▶ _WRITTEN PROBLEM_: How many of the lines contain the string "code"? Give the number, with no other words.

-- START OF PROVIDED DATA --

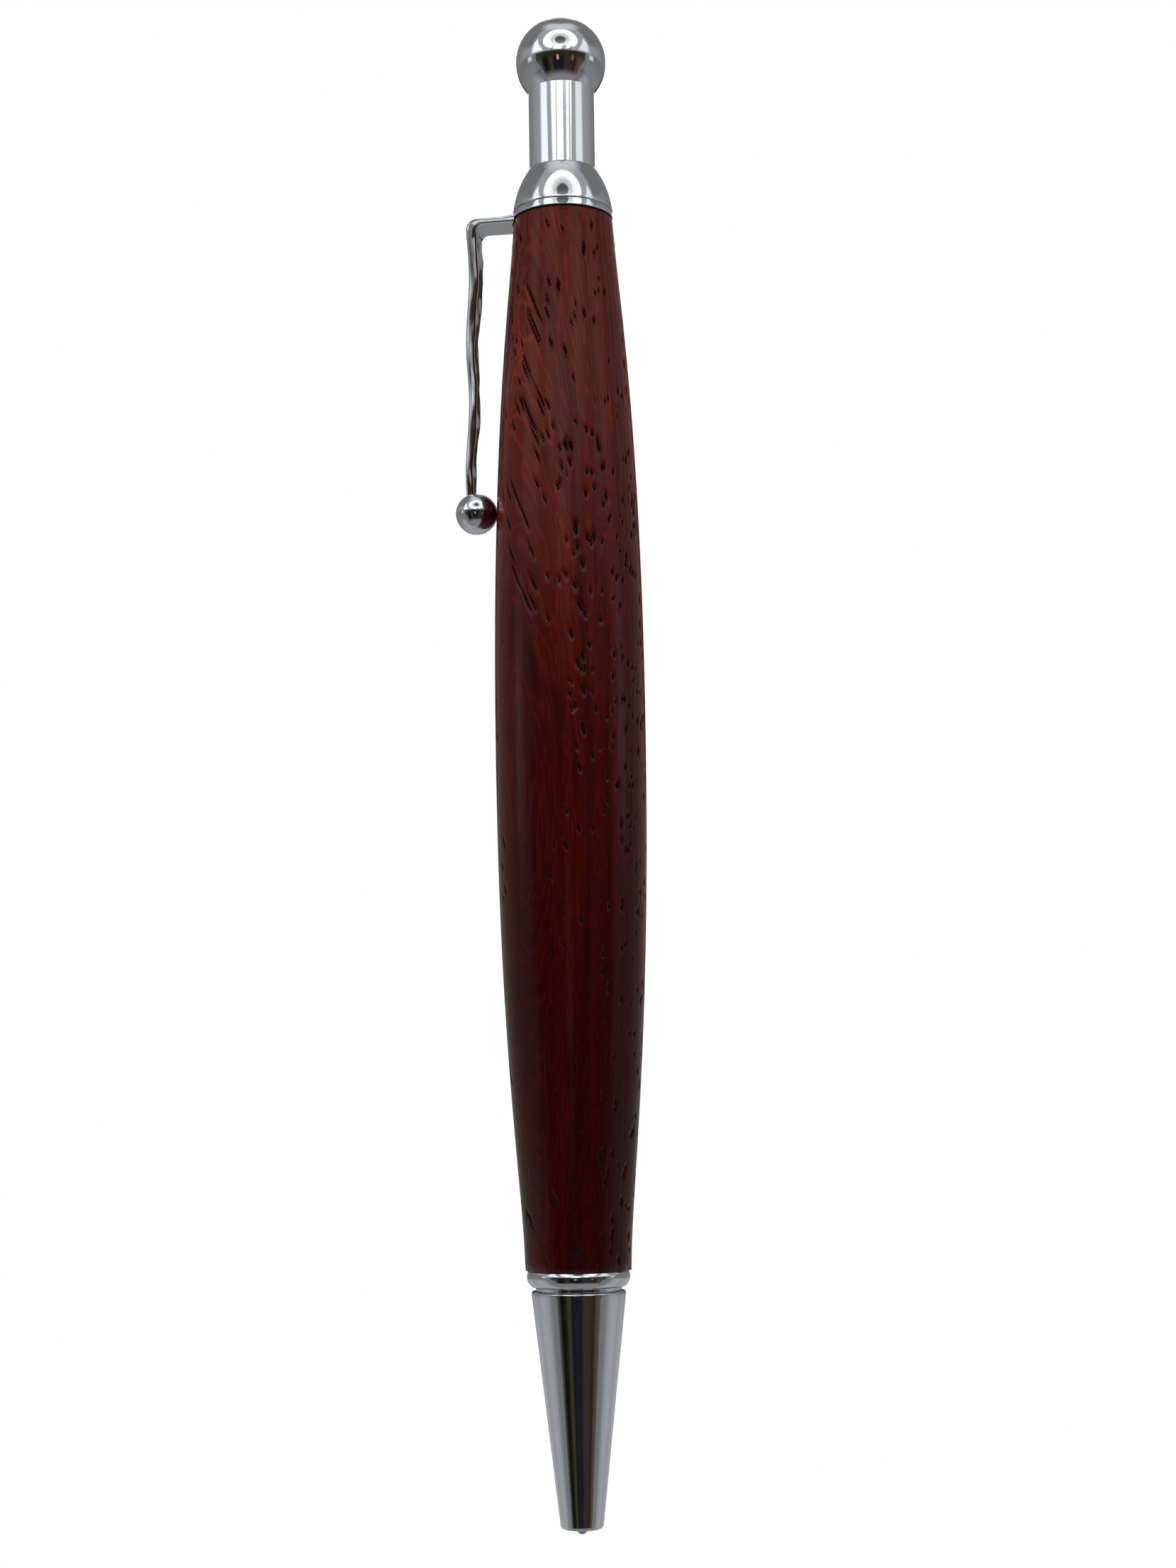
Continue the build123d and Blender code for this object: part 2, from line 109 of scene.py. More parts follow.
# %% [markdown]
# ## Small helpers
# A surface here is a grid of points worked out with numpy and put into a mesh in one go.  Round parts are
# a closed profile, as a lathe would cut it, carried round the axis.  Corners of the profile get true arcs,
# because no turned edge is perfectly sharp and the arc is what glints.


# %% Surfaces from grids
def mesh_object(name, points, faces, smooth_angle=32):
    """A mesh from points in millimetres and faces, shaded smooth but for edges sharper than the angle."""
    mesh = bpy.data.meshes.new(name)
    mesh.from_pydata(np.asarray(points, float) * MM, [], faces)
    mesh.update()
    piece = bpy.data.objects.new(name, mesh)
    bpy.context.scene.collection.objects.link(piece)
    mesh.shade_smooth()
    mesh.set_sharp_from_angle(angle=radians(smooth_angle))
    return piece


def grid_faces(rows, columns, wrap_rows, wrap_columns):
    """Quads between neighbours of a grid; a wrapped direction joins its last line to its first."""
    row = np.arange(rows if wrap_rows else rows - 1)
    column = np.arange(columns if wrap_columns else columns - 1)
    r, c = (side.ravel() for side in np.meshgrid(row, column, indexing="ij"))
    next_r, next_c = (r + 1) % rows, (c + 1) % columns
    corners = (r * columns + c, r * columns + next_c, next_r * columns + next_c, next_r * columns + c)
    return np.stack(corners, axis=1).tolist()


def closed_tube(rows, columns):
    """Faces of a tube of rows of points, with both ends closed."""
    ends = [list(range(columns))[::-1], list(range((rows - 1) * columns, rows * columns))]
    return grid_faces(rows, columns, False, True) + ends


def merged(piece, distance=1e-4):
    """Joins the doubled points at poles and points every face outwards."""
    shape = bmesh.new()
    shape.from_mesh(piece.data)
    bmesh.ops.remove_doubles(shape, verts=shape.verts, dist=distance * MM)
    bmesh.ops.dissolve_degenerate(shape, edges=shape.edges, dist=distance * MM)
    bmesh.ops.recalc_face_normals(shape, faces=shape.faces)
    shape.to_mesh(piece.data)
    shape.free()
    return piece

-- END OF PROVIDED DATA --
-- START OF PROVIDED DATA --

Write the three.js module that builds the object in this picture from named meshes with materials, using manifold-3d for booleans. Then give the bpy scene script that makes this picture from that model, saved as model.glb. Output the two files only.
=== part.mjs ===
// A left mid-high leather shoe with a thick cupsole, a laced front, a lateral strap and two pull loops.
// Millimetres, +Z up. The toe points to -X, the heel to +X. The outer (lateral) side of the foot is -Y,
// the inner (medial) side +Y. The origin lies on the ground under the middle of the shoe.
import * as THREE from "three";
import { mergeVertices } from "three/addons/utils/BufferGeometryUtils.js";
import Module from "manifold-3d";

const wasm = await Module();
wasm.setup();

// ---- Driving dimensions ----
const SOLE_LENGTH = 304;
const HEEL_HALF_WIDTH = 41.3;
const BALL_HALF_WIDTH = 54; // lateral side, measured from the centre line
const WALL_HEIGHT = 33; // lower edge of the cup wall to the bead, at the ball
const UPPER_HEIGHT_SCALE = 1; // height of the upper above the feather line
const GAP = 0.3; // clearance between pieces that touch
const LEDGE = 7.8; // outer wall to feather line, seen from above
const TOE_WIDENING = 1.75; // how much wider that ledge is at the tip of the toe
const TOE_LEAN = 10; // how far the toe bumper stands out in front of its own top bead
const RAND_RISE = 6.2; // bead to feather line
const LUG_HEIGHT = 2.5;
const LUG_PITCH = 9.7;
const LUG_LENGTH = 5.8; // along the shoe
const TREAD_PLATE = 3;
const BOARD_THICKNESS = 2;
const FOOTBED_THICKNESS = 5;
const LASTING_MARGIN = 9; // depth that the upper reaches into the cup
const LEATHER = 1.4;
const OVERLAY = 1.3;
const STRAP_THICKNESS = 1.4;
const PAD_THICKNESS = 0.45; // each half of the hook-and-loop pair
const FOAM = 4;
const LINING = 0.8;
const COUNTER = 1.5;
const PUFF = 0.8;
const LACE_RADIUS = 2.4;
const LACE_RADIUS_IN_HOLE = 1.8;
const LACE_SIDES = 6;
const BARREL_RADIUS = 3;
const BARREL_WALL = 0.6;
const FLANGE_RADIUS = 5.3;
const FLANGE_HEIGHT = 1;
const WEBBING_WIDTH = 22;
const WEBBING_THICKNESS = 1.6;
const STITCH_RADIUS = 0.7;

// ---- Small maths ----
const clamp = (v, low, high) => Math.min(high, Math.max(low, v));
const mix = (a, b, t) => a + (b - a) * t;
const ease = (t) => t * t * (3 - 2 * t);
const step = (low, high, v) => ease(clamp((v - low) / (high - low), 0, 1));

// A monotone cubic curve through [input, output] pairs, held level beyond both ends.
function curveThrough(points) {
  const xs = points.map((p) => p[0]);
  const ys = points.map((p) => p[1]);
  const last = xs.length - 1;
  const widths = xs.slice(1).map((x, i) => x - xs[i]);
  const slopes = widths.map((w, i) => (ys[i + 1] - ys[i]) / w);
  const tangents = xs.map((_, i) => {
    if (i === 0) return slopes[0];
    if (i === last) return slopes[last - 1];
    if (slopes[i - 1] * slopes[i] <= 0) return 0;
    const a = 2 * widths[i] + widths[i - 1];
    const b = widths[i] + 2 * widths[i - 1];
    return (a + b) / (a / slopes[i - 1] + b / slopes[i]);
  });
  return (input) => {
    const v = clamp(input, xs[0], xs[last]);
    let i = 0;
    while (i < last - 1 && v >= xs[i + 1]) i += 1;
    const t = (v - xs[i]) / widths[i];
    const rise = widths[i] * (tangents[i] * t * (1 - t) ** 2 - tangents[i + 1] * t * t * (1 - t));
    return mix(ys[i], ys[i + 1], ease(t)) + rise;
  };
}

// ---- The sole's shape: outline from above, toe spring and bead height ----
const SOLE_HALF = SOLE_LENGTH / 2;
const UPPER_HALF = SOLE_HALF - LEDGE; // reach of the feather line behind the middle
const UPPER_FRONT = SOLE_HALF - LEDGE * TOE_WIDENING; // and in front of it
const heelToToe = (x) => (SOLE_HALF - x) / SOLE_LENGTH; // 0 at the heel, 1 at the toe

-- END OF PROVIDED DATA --
-- START OF PROVIDED DATA --

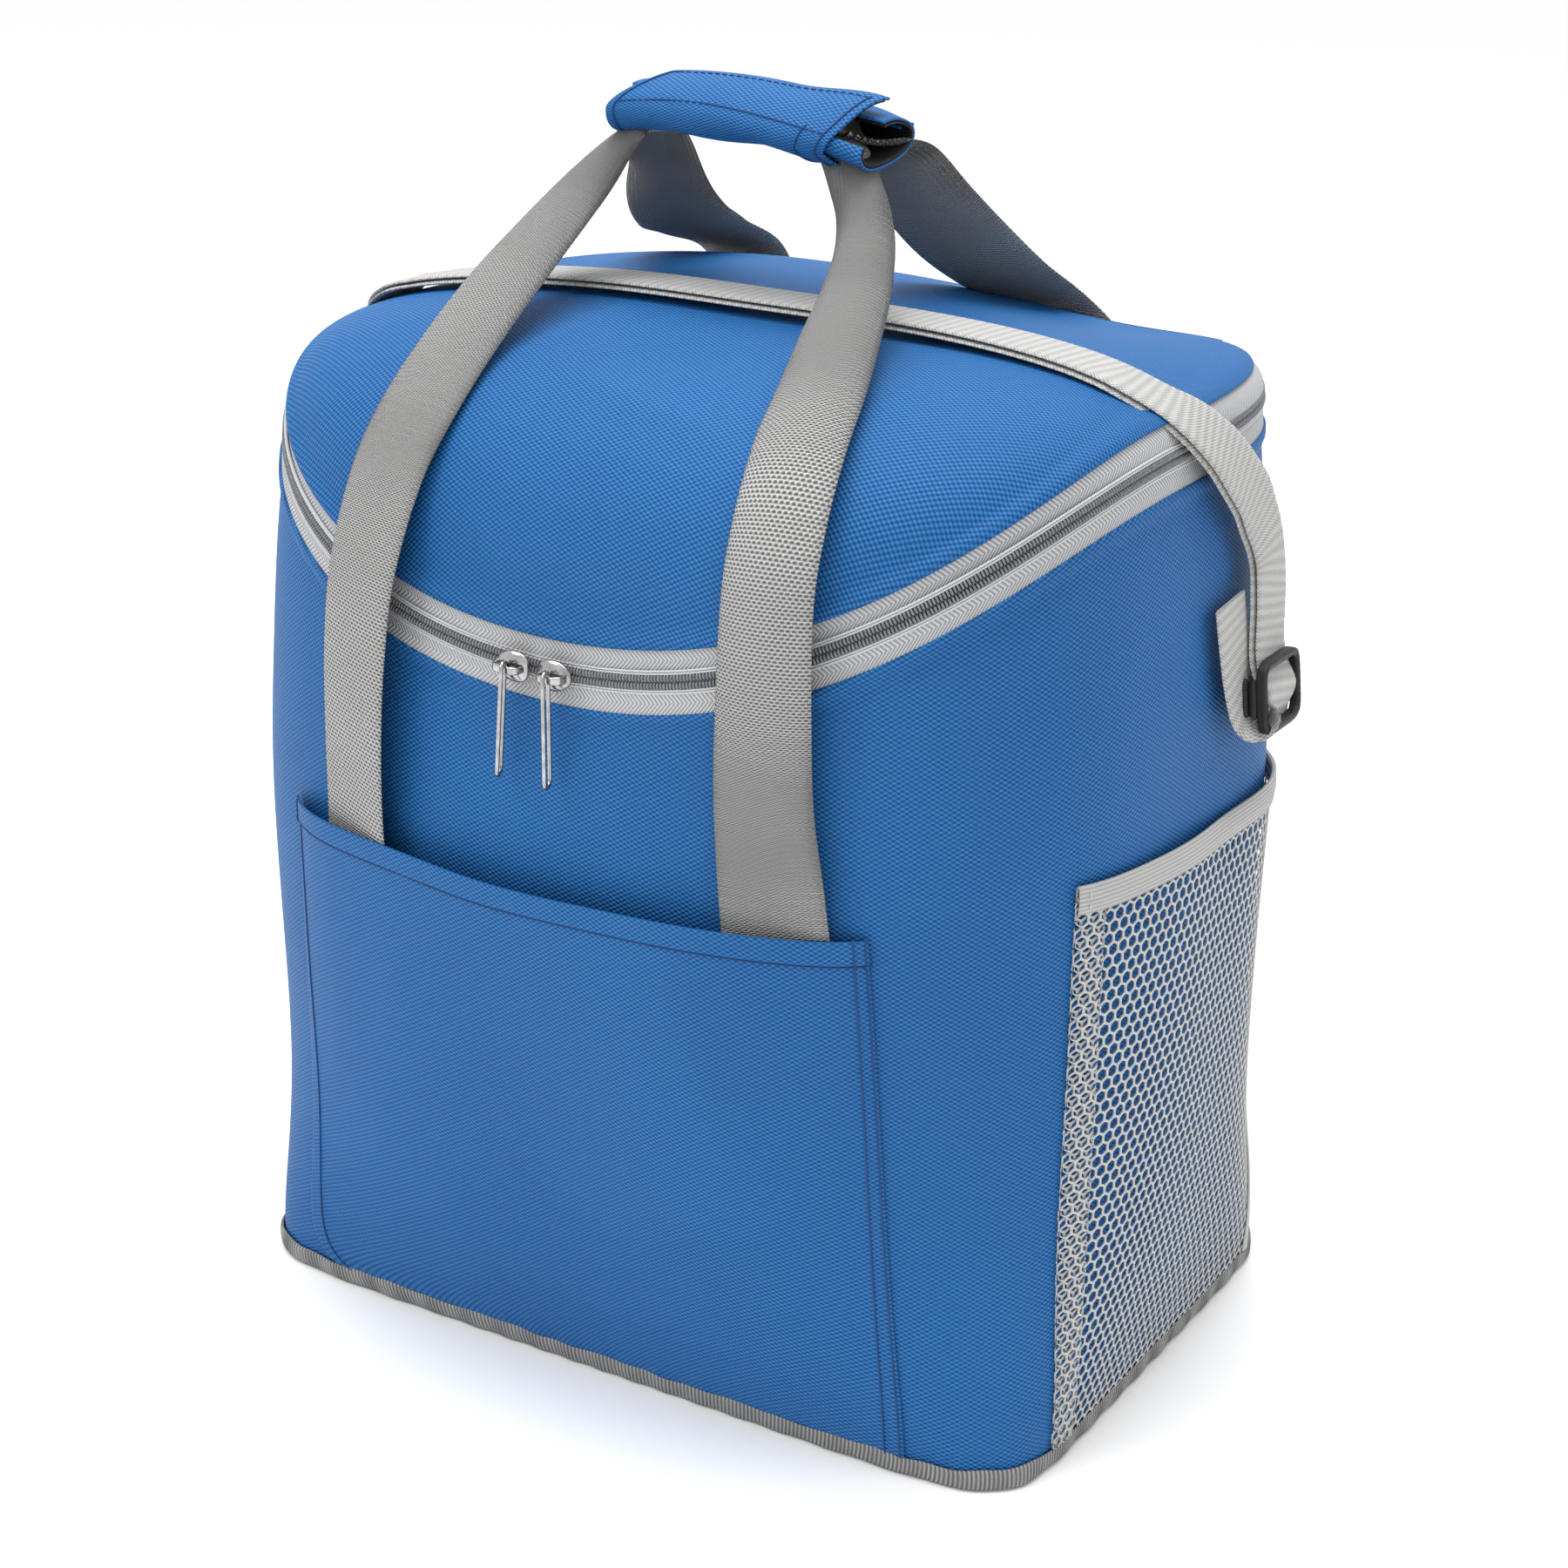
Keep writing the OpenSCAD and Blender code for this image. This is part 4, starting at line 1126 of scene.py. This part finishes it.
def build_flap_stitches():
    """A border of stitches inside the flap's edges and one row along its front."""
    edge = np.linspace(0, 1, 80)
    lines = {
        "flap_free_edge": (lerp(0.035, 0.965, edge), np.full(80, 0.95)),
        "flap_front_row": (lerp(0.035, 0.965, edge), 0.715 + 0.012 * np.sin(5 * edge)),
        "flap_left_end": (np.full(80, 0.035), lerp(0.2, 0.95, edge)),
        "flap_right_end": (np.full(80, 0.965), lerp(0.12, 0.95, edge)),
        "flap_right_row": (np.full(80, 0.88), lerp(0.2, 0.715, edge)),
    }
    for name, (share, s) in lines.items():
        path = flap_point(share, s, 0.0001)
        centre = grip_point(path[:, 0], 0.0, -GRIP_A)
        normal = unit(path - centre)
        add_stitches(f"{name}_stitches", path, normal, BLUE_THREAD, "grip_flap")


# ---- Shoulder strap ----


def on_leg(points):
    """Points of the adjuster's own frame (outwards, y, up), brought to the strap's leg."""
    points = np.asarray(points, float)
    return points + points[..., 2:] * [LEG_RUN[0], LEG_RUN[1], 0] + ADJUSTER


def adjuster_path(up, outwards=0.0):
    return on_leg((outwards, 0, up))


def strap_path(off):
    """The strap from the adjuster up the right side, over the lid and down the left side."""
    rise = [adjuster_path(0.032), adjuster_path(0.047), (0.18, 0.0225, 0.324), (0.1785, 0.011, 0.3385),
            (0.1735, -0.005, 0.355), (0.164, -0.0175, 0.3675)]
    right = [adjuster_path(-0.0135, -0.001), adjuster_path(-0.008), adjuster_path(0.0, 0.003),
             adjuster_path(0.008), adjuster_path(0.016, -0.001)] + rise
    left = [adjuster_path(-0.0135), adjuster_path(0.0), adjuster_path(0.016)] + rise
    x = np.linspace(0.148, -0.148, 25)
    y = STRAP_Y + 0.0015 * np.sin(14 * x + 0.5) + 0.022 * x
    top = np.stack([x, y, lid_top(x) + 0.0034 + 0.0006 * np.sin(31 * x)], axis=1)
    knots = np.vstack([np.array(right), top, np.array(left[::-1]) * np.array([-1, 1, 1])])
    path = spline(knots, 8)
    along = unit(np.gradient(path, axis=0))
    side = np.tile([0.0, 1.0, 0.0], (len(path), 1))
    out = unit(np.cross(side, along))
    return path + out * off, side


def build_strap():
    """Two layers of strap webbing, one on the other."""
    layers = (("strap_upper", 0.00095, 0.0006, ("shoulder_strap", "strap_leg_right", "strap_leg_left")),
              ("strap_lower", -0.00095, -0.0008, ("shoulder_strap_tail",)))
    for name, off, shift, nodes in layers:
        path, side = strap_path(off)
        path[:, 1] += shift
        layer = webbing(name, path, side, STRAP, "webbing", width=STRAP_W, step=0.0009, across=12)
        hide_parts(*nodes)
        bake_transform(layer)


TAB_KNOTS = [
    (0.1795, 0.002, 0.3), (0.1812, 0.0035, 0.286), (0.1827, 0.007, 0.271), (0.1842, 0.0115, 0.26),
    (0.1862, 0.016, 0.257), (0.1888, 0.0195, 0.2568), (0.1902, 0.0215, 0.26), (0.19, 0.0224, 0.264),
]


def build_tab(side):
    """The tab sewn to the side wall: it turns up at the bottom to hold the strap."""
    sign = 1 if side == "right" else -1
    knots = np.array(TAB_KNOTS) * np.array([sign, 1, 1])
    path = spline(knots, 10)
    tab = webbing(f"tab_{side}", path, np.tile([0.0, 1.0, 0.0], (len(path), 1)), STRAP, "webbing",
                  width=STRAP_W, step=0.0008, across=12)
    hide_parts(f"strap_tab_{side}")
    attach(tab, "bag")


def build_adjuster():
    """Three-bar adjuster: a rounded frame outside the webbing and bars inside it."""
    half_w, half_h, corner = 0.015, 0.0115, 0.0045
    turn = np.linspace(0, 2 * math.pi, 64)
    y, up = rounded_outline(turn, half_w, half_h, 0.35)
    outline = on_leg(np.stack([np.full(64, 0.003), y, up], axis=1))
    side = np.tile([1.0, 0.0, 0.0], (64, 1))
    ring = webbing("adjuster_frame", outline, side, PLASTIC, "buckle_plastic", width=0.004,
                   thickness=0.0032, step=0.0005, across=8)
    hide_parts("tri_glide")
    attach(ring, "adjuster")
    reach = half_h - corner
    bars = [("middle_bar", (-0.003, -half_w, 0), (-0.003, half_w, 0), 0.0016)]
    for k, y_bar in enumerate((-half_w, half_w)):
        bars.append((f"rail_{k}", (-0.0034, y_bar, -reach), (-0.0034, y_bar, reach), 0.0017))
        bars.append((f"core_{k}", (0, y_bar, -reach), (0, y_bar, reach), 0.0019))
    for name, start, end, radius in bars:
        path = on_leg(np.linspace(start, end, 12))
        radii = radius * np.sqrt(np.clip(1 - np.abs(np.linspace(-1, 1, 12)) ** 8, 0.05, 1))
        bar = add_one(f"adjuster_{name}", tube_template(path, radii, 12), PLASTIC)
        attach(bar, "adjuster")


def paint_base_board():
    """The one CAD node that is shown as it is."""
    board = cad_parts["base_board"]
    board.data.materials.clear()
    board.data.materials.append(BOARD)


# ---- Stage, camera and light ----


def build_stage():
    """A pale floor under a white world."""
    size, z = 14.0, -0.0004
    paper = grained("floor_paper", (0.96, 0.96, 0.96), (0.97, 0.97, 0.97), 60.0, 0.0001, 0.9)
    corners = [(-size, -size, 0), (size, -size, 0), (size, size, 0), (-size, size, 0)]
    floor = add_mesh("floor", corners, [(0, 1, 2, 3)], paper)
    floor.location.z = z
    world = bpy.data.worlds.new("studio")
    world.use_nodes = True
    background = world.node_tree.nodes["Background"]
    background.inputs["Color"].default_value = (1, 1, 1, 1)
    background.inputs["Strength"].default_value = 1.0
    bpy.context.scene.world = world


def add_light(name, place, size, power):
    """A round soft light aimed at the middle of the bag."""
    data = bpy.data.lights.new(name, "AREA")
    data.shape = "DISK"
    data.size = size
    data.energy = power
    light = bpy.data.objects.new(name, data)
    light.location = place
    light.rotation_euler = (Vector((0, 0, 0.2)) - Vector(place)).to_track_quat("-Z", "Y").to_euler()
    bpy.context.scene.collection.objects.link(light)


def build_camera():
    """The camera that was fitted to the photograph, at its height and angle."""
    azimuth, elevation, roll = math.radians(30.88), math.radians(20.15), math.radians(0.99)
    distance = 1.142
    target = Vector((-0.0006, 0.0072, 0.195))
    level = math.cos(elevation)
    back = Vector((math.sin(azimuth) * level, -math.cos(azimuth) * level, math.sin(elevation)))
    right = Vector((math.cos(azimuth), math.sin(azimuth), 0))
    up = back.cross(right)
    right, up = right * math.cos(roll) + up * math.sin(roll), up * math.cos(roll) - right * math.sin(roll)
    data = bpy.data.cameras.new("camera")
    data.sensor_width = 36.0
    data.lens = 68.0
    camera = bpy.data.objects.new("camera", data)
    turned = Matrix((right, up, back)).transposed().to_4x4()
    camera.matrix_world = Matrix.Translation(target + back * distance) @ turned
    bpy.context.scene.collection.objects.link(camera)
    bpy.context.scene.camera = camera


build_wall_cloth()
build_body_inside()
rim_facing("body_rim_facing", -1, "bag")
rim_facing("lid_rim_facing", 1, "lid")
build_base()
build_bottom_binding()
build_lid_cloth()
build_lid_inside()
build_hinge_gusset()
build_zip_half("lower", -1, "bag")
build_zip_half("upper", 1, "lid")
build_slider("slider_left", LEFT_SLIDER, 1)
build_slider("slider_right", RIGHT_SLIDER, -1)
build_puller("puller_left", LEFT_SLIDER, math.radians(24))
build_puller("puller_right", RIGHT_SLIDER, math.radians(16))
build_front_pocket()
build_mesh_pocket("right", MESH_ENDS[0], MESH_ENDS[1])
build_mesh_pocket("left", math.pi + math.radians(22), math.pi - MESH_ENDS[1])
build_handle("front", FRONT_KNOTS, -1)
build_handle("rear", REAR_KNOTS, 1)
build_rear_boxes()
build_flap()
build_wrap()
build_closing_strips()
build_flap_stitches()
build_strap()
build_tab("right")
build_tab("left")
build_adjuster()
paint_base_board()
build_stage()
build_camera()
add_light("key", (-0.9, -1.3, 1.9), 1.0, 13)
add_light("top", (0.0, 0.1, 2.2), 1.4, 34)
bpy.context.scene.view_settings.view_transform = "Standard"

-- END OF PROVIDED DATA --

▶ _ANSWER TO THIS EXERCISE_: 2